■ **YOUR TASK**: Take the lines from the one bearing "obj.parent = None" to the one bearing "NEAREST_SEEN = 0.01", inclusive, and reproduce them exactly; include no other line.

■ **DATA EXCERPTS**:
# # # #
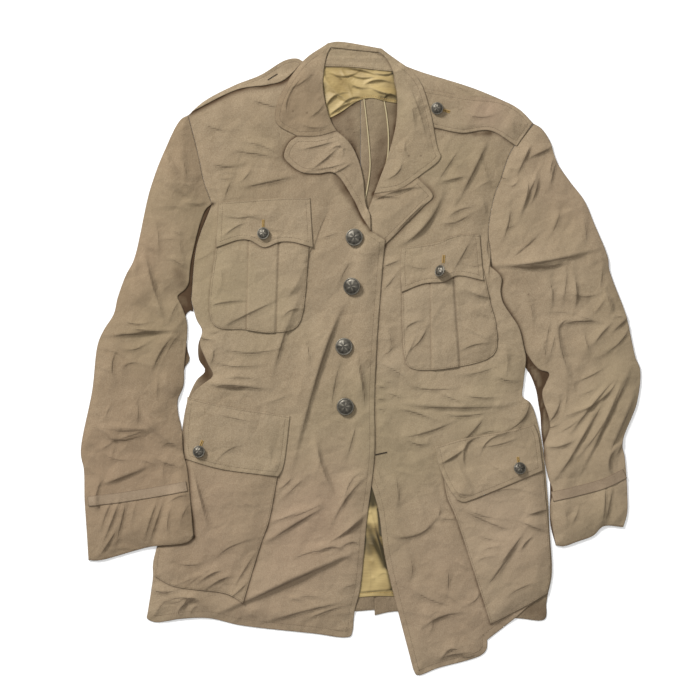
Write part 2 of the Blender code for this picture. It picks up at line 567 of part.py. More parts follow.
# # # #
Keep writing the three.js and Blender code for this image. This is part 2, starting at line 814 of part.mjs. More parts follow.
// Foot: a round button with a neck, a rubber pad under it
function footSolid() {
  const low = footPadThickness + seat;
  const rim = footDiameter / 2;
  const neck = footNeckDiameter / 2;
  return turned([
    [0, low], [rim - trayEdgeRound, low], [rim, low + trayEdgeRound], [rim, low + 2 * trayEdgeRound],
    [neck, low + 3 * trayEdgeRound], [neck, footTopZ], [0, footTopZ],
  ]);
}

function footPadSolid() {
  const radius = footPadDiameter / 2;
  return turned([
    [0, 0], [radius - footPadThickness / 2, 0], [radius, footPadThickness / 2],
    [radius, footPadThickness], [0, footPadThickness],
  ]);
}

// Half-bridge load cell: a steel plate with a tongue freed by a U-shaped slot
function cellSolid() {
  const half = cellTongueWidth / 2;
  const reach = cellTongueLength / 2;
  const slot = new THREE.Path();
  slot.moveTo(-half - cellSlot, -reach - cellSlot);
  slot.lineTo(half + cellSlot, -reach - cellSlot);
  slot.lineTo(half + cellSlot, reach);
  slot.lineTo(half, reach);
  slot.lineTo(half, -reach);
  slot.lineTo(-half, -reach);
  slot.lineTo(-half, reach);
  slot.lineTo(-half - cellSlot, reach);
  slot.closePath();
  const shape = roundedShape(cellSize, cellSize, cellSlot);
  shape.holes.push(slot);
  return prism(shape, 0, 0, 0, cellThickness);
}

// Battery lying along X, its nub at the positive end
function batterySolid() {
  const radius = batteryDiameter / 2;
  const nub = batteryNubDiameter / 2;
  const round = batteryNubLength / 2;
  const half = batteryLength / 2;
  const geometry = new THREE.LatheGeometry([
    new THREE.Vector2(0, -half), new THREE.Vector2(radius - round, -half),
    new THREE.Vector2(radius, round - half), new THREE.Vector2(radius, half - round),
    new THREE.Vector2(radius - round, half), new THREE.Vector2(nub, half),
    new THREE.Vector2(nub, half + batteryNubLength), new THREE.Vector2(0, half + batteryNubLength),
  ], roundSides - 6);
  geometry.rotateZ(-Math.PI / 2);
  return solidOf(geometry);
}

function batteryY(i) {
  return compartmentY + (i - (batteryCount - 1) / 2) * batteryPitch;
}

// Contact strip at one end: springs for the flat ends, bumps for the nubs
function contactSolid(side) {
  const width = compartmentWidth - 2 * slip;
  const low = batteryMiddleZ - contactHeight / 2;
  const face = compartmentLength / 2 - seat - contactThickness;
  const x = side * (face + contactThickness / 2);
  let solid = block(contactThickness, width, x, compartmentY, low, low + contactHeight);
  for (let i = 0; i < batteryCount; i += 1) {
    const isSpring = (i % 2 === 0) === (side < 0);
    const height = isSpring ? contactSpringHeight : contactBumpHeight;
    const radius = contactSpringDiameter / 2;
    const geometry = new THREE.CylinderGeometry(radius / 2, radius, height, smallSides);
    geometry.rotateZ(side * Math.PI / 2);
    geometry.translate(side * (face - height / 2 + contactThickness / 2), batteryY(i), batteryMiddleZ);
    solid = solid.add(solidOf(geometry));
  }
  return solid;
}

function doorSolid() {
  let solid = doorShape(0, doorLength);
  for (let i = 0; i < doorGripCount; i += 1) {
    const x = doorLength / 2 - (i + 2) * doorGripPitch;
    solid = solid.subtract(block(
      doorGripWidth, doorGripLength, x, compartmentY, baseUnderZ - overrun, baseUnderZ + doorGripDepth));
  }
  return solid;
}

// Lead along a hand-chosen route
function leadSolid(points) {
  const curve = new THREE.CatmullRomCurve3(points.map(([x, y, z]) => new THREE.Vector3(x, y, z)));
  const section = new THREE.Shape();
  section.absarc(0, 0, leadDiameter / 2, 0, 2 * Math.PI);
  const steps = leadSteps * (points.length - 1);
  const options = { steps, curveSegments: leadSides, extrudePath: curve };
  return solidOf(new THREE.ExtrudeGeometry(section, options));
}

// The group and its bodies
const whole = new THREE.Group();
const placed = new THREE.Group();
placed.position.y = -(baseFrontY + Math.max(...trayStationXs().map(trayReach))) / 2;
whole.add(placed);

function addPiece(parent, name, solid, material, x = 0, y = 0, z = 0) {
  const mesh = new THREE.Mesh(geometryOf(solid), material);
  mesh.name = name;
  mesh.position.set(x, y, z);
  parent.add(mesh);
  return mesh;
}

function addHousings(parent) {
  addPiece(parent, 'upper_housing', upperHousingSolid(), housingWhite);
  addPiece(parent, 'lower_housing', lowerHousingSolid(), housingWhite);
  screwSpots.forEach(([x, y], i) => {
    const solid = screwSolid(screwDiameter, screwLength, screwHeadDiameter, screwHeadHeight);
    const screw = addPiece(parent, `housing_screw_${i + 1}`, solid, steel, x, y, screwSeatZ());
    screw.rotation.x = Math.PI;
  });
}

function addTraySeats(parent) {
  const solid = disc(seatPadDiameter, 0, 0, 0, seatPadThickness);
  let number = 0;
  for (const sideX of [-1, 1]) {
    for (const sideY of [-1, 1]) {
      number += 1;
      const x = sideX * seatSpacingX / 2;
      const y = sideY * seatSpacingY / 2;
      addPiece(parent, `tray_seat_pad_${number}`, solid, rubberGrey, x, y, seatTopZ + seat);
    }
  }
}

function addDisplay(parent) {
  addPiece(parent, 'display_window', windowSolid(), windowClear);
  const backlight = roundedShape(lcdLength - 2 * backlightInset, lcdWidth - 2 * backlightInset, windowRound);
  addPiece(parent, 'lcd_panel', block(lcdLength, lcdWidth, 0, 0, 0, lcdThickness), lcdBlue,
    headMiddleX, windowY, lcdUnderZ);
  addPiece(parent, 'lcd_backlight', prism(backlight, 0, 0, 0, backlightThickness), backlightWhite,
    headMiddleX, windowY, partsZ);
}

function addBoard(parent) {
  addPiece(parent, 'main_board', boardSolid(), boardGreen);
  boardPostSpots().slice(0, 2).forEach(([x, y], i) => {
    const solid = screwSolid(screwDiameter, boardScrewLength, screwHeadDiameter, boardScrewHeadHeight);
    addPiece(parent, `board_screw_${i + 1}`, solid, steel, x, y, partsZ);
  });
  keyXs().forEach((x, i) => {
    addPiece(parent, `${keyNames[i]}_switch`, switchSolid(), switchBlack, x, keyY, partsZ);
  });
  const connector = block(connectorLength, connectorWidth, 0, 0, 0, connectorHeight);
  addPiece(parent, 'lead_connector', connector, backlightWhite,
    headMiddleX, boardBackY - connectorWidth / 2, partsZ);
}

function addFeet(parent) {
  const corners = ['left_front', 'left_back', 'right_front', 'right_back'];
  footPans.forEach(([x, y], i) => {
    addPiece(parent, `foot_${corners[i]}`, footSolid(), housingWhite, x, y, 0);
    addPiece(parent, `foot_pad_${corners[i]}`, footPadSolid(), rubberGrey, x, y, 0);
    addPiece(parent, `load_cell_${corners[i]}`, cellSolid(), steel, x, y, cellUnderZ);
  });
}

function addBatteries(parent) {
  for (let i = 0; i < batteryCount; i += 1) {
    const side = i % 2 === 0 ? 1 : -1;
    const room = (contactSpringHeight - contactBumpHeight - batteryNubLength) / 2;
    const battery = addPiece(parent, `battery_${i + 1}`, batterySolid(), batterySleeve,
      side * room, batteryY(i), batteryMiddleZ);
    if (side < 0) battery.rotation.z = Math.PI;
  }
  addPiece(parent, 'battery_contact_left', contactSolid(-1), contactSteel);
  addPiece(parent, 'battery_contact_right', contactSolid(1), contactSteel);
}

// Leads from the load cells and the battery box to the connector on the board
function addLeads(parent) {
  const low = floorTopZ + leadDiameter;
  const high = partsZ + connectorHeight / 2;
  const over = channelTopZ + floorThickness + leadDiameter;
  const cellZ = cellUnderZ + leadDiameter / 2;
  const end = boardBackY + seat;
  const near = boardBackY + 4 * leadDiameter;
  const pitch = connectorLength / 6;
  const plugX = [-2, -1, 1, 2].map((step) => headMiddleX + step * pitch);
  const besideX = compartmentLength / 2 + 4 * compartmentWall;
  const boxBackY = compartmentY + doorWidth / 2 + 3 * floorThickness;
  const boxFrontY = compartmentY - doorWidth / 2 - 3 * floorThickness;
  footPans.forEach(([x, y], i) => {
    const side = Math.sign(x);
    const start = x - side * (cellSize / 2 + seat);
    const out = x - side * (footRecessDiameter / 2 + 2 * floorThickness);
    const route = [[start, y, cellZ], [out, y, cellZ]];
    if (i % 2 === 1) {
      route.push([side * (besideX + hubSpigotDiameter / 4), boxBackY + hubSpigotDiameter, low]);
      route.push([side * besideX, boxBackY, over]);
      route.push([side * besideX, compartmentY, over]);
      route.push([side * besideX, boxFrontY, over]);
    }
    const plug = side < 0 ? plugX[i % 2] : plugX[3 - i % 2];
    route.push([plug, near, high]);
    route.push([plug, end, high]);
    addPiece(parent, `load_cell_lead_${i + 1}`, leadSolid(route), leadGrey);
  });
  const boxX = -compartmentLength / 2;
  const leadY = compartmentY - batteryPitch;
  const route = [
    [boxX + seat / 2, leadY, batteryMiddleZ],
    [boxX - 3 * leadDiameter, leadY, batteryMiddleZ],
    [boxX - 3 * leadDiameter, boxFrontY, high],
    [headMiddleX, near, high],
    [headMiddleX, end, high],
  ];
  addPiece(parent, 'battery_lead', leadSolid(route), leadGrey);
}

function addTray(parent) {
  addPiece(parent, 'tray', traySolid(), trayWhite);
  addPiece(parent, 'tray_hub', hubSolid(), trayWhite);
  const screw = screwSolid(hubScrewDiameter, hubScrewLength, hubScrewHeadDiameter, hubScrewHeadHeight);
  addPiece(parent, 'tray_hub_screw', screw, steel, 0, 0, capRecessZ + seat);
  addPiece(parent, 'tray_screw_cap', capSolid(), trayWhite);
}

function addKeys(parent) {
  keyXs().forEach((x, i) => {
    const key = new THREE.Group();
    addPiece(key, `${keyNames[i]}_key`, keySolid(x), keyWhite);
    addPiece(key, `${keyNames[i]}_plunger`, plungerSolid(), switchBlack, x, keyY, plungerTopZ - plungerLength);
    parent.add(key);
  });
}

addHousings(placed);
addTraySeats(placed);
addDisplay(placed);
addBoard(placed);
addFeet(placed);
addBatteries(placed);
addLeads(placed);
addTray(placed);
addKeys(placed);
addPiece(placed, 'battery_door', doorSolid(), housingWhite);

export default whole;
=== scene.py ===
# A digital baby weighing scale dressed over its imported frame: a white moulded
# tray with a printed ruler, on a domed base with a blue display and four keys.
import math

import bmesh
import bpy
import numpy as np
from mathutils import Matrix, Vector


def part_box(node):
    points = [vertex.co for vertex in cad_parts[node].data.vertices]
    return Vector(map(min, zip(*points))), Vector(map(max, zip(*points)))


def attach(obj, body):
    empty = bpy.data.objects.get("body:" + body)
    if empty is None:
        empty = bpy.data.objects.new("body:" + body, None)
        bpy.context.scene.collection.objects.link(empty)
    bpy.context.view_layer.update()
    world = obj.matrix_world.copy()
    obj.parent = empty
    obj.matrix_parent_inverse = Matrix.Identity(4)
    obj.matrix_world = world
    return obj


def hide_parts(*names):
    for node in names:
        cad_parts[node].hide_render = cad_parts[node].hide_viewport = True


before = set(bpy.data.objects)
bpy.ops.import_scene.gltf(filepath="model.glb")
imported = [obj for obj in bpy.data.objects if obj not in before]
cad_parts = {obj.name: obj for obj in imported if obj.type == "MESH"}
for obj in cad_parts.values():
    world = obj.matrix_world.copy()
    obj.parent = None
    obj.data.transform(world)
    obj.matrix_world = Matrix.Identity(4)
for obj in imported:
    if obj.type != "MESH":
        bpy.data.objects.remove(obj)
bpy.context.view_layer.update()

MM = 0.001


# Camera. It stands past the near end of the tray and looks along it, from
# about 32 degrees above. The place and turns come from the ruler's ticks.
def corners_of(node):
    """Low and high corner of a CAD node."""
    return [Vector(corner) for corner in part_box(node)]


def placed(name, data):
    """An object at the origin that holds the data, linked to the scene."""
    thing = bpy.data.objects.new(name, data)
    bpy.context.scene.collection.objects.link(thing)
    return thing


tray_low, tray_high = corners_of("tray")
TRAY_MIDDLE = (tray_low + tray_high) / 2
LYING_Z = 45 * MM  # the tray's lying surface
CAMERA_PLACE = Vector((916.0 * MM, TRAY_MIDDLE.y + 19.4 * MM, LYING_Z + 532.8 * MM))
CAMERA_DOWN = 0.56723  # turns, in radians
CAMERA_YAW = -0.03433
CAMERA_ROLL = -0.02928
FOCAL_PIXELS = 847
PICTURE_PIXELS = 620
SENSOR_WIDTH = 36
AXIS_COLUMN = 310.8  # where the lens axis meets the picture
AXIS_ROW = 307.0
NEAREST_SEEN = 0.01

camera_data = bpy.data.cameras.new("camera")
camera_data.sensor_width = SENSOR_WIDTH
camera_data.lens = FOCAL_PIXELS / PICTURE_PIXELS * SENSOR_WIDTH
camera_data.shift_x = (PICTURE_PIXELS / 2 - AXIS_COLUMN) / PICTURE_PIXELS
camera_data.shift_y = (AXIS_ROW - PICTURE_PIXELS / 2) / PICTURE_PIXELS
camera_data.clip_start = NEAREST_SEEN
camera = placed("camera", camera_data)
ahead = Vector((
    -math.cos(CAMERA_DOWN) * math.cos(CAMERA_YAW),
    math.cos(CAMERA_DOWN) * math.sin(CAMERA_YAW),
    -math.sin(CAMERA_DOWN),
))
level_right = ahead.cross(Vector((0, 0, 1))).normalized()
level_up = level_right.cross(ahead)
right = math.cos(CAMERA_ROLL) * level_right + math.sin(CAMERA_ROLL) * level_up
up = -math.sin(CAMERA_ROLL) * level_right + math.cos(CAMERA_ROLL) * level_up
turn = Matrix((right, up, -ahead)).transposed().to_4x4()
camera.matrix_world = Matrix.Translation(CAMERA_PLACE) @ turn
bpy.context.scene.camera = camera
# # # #
■ **REPLY**:
    obj.parent = None
    obj.data.transform(world)
    obj.matrix_world = Matrix.Identity(4)
for obj in imported:
    if obj.type != "MESH":
        bpy.data.objects.remove(obj)
bpy.context.view_layer.update()

MM = 0.001


# Camera. It stands past the near end of the tray and looks along it, from
# about 32 degrees above. The place and turns come from the ruler's ticks.
def corners_of(node):
    """Low and high corner of a CAD node."""
    return [Vector(corner) for corner in part_box(node)]


def placed(name, data):
    """An object at the origin that holds the data, linked to the scene."""
    thing = bpy.data.objects.new(name, data)
    bpy.context.scene.collection.objects.link(thing)
    return thing


tray_low, tray_high = corners_of("tray")
TRAY_MIDDLE = (tray_low + tray_high) / 2
LYING_Z = 45 * MM  # the tray's lying surface
CAMERA_PLACE = Vector((916.0 * MM, TRAY_MIDDLE.y + 19.4 * MM, LYING_Z + 532.8 * MM))
CAMERA_DOWN = 0.56723  # turns, in radians
CAMERA_YAW = -0.03433
CAMERA_ROLL = -0.02928
FOCAL_PIXELS = 847
PICTURE_PIXELS = 620
SENSOR_WIDTH = 36
AXIS_COLUMN = 310.8  # where the lens axis meets the picture
AXIS_ROW = 307.0
NEAREST_SEEN = 0.01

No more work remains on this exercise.